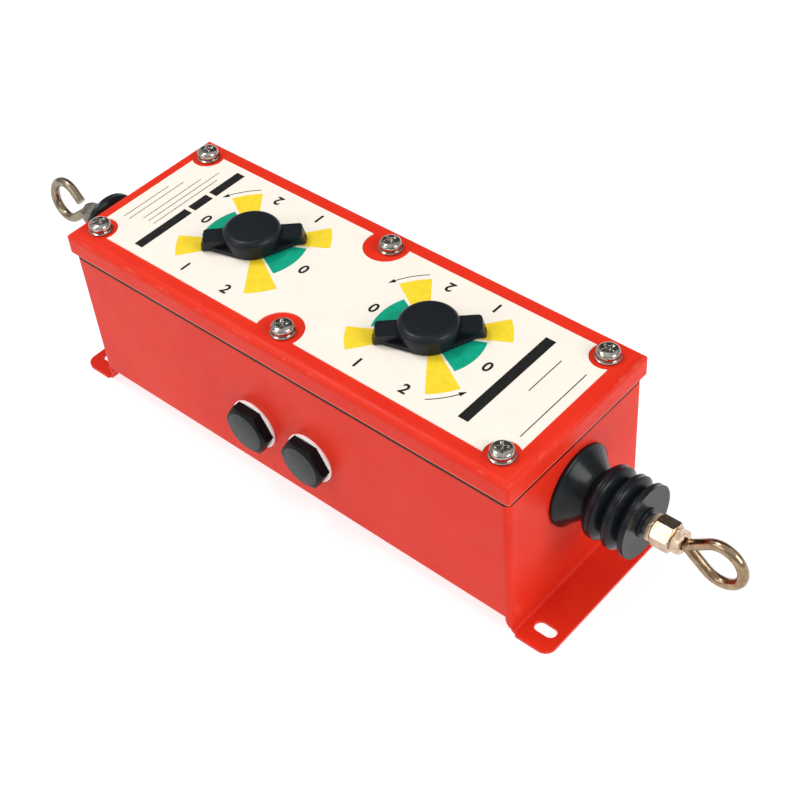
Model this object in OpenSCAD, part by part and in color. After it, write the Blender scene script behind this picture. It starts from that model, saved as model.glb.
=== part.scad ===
// Double-ended rope pull safety switch: a sheet-steel box on two feet, with a spring-loaded
// pull rod, a rubber boot and a rope eye at each end. Each rod carries a rack that turns an
// indicator knob on the lid and moves two contact plungers through a spiral cam.
// X runs along the rods, Y to the back and Z up. The origin is the centre of the four
// foot slots, on the mounting plane.

/* [Enclosure] */
// Length of the body between the outer faces of its end walls
box_len = 237.6; // [225:0.2:255]
// Width of the body over its front and back walls
box_w = 83.1; // [81:0.1:90]
// Height of the lid's top face above the mounting plane
box_h = 87.5; // [84:0.5:100]
// Gap between the mounting plane and the underside of the body
foot_gap = 7; // [5:0.5:9]
// Thickness of the body's sheet
sheet = 1.5; // [1.2:0.1:2]
// Outer bend radius of the body's corners and folds
bend_r = 3; // [2.6:0.1:4]
// Length of a foot, measured out from the end wall
foot_len = 17.5; // [15:0.5:22]
// Radius of the feet's outer corners
foot_corner_r = 5; // [2:0.5:6]
// Width of the flange that the lid closes on
flange_w = 16; // [14.5:0.5:17]

/* [Foot slots] */
// Distance from the face of an end wall to the middle of a slot
slot_reach = 9.2; // [8:0.1:10.5]
// Distance from the body's side to the middle of a slot
slot_inset = 9.55; // [8:0.05:20]
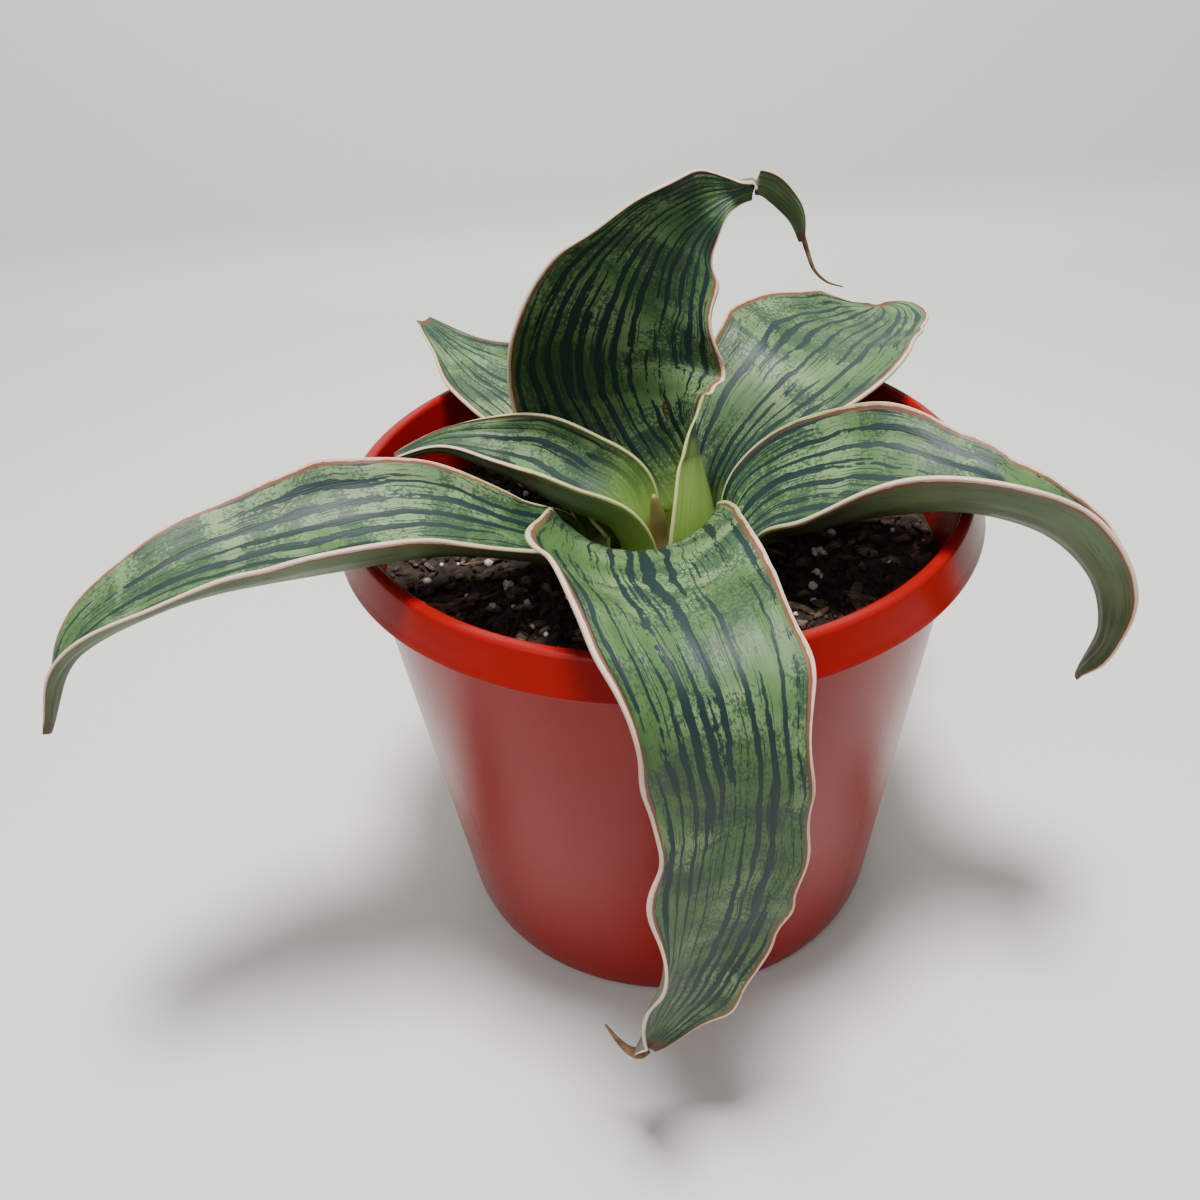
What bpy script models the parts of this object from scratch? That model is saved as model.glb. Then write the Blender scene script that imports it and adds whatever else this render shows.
□ □ □ □ □ □ □
▶ Instruction
Send back each record exactly as it stands.

▶ Solution for this problem
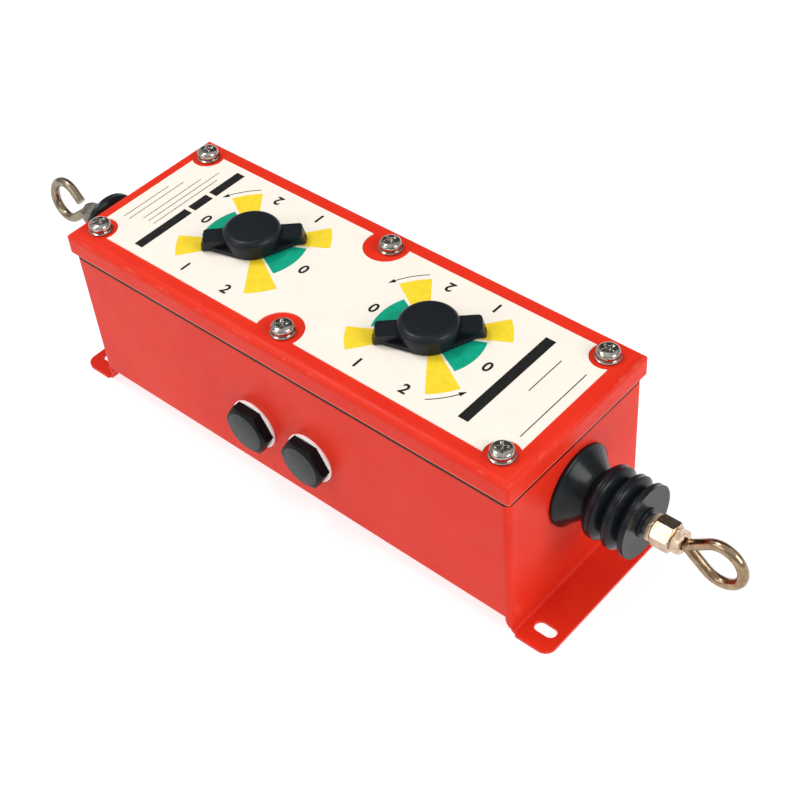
Model this object in OpenSCAD, part by part and in color. After it, write the Blender scene script behind this picture. It starts from that model, saved as model.glb.
=== part.scad ===
// Double-ended rope pull safety switch: a sheet-steel box on two feet, with a spring-loaded
// pull rod, a rubber boot and a rope eye at each end. Each rod carries a rack that turns an
// indicator knob on the lid and moves two contact plungers through a spiral cam.
// X runs along the rods, Y to the back and Z up. The origin is the centre of the four
// foot slots, on the mounting plane.

/* [Enclosure] */
// Length of the body between the outer faces of its end walls
box_len = 237.6; // [225:0.2:255]
// Width of the body over its front and back walls
box_w = 83.1; // [81:0.1:90]
// Height of the lid's top face above the mounting plane
box_h = 87.5; // [84:0.5:100]
// Gap between the mounting plane and the underside of the body
foot_gap = 7; // [5:0.5:9]
// Thickness of the body's sheet
sheet = 1.5; // [1.2:0.1:2]
// Outer bend radius of the body's corners and folds
bend_r = 3; // [2.6:0.1:4]
// Length of a foot, measured out from the end wall
foot_len = 17.5; // [15:0.5:22]
// Radius of the feet's outer corners
foot_corner_r = 5; // [2:0.5:6]
// Width of the flange that the lid closes on
flange_w = 16; // [14.5:0.5:17]

/* [Foot slots] */
// Distance from the face of an end wall to the middle of a slot
slot_reach = 9.2; // [8:0.1:10.5]
// Distance from the body's side to the middle of a slot
slot_inset = 9.55; // [8:0.05:20]
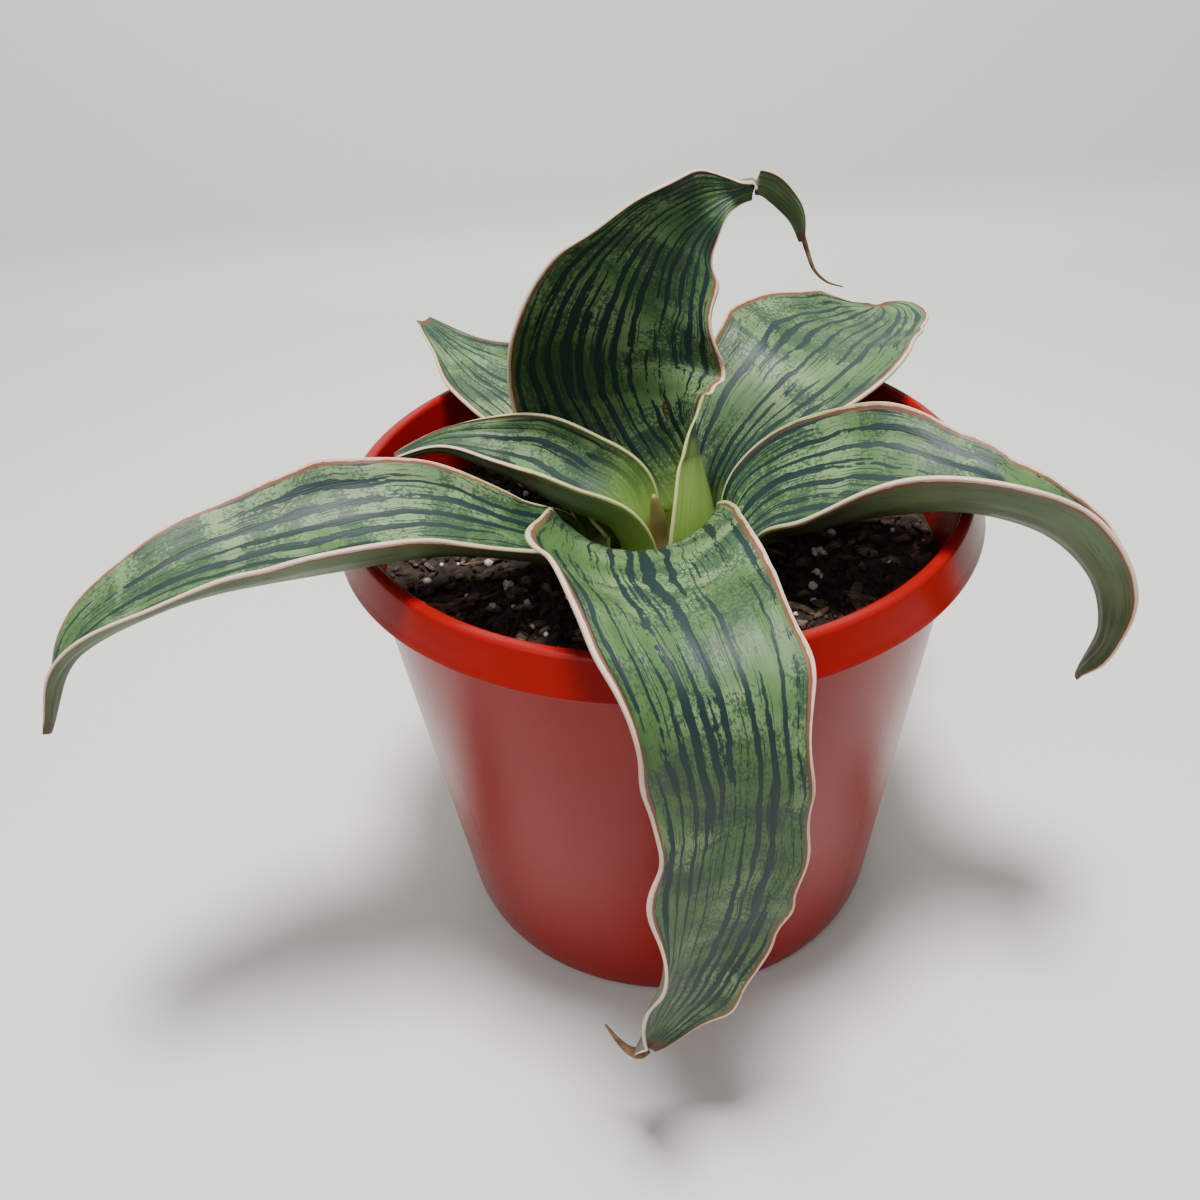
What bpy script models the parts of this object from scratch? That model is saved as model.glb. Then write the Blender scene script that imports it and adds whatever else this render shows.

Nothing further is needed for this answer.